• Your objective
What lies from the line containing "return parts" through the line containing "zip(*points))), Vector(map(max, zip(*points)))"? Print exactly those lines, with both ends, and no others.

• Data excerpts
- - -
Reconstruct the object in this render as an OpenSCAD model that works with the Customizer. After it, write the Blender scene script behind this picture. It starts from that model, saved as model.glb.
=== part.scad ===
- - -
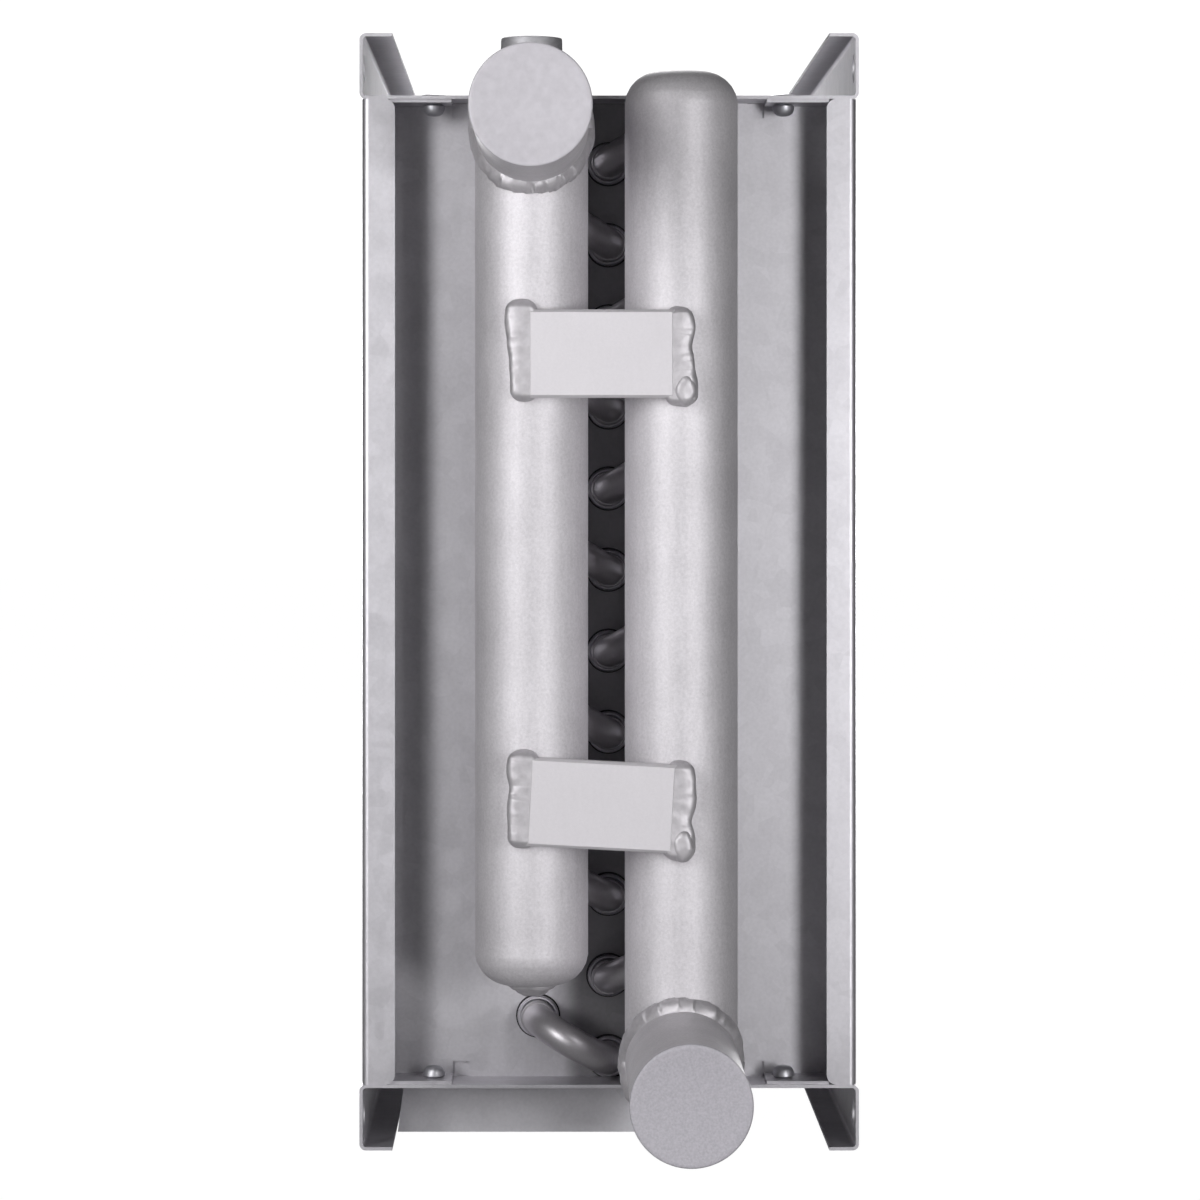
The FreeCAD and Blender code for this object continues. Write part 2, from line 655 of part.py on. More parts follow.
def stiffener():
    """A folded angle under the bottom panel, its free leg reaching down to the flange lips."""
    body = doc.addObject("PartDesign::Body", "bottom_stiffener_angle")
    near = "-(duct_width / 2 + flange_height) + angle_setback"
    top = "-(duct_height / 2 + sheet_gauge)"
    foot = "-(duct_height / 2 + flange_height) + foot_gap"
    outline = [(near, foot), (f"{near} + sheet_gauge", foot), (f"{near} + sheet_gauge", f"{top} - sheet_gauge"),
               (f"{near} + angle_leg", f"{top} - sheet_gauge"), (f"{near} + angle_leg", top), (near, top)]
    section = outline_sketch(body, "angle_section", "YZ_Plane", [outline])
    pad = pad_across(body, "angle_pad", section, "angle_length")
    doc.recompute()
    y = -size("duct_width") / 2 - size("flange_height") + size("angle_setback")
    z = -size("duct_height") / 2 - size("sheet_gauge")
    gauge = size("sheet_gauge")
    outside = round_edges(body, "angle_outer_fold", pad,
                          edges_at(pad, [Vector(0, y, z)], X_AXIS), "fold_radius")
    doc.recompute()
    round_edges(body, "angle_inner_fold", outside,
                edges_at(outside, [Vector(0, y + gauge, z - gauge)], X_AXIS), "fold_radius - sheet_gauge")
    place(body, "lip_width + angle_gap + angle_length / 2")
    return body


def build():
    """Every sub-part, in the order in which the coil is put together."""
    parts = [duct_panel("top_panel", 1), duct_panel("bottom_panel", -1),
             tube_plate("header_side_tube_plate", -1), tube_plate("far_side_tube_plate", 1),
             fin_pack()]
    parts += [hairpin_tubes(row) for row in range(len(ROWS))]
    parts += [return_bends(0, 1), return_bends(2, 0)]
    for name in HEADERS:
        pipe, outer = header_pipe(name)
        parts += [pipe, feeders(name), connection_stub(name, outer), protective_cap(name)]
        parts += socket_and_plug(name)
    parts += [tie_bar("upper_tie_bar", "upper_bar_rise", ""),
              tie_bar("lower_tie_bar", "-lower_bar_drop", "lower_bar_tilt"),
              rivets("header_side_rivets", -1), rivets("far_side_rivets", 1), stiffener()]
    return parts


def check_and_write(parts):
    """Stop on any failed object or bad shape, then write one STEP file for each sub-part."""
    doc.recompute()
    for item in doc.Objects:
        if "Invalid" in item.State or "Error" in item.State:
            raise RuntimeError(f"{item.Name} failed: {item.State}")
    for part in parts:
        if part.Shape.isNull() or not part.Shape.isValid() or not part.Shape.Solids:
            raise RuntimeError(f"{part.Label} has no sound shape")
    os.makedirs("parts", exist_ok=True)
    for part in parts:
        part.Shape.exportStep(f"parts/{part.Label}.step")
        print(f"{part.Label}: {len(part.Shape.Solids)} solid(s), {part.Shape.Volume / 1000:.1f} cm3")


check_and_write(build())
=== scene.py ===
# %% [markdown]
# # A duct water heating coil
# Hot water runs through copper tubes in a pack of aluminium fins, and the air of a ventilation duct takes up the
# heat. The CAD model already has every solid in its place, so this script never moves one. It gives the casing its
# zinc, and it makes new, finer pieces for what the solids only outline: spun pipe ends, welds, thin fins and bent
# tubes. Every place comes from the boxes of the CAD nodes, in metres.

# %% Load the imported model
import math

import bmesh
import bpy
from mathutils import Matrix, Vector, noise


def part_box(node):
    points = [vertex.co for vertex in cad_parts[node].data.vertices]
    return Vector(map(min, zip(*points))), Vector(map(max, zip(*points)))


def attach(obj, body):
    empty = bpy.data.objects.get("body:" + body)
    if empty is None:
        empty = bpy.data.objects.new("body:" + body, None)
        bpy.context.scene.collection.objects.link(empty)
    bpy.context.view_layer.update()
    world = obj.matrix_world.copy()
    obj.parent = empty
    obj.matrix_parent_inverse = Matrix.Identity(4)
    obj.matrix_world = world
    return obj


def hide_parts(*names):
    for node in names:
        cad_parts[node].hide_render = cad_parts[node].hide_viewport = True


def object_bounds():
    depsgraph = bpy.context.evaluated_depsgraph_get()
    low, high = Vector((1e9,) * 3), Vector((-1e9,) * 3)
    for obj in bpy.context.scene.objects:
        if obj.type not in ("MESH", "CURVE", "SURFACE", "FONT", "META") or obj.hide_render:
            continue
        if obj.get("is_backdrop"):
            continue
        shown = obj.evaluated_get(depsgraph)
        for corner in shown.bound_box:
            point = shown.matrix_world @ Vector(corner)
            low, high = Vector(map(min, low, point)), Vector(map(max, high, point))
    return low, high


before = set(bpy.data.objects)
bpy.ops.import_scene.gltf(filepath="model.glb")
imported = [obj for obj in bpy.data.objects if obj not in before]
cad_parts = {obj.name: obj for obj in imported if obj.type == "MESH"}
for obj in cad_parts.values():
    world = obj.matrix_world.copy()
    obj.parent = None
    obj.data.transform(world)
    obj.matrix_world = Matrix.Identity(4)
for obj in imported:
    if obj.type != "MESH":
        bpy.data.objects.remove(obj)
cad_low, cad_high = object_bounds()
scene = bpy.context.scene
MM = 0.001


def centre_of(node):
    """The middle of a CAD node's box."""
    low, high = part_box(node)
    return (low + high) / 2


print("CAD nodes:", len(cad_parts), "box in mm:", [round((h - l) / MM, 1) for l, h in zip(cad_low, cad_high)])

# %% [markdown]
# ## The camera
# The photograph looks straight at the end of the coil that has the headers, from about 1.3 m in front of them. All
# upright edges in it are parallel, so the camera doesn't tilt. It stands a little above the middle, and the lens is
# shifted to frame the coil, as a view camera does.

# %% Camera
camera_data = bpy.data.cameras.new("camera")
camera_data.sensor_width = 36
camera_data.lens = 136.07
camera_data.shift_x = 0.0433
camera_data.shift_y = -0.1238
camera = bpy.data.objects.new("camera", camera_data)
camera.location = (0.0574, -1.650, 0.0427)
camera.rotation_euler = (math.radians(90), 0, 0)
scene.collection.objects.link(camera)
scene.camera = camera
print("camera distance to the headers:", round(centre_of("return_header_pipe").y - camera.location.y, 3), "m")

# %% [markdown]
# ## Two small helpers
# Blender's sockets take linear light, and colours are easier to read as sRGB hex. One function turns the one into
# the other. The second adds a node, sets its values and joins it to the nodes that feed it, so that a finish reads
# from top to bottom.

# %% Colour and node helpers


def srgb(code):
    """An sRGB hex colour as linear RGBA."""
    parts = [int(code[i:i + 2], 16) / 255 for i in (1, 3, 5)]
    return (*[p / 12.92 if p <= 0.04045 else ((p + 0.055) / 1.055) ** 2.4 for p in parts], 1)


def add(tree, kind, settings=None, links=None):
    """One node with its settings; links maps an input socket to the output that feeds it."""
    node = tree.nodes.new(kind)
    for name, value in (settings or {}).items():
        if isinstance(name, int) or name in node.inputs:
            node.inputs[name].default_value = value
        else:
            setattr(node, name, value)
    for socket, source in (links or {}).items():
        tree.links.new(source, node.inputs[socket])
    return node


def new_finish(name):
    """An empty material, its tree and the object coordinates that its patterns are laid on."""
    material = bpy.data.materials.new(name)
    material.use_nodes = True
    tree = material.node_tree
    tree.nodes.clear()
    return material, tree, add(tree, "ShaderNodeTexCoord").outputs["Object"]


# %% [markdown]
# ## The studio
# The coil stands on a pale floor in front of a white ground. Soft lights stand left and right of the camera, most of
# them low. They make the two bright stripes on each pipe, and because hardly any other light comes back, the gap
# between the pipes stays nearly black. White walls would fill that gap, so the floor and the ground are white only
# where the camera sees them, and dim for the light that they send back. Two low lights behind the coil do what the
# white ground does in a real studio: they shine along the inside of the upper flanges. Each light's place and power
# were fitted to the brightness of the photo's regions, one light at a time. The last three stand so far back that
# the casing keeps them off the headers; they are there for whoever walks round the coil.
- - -
• Answer to this task
    return parts


def check_and_write(parts):
    """Stop on any failed object or bad shape, then write one STEP file for each sub-part."""
    doc.recompute()
    for item in doc.Objects:
        if "Invalid" in item.State or "Error" in item.State:
            raise RuntimeError(f"{item.Name} failed: {item.State}")
    for part in parts:
        if part.Shape.isNull() or not part.Shape.isValid() or not part.Shape.Solids:
            raise RuntimeError(f"{part.Label} has no sound shape")
    os.makedirs("parts", exist_ok=True)
    for part in parts:
        part.Shape.exportStep(f"parts/{part.Label}.step")
        print(f"{part.Label}: {len(part.Shape.Solids)} solid(s), {part.Shape.Volume / 1000:.1f} cm3")


check_and_write(build())
=== scene.py ===
# %% [markdown]
# # A duct water heating coil
# Hot water runs through copper tubes in a pack of aluminium fins, and the air of a ventilation duct takes up the
# heat. The CAD model already has every solid in its place, so this script never moves one. It gives the casing its
# zinc, and it makes new, finer pieces for what the solids only outline: spun pipe ends, welds, thin fins and bent
# tubes. Every place comes from the boxes of the CAD nodes, in metres.

# %% Load the imported model
import math

import bmesh
import bpy
from mathutils import Matrix, Vector, noise


def part_box(node):
    points = [vertex.co for vertex in cad_parts[node].data.vertices]
    return Vector(map(min, zip(*points))), Vector(map(max, zip(*points)))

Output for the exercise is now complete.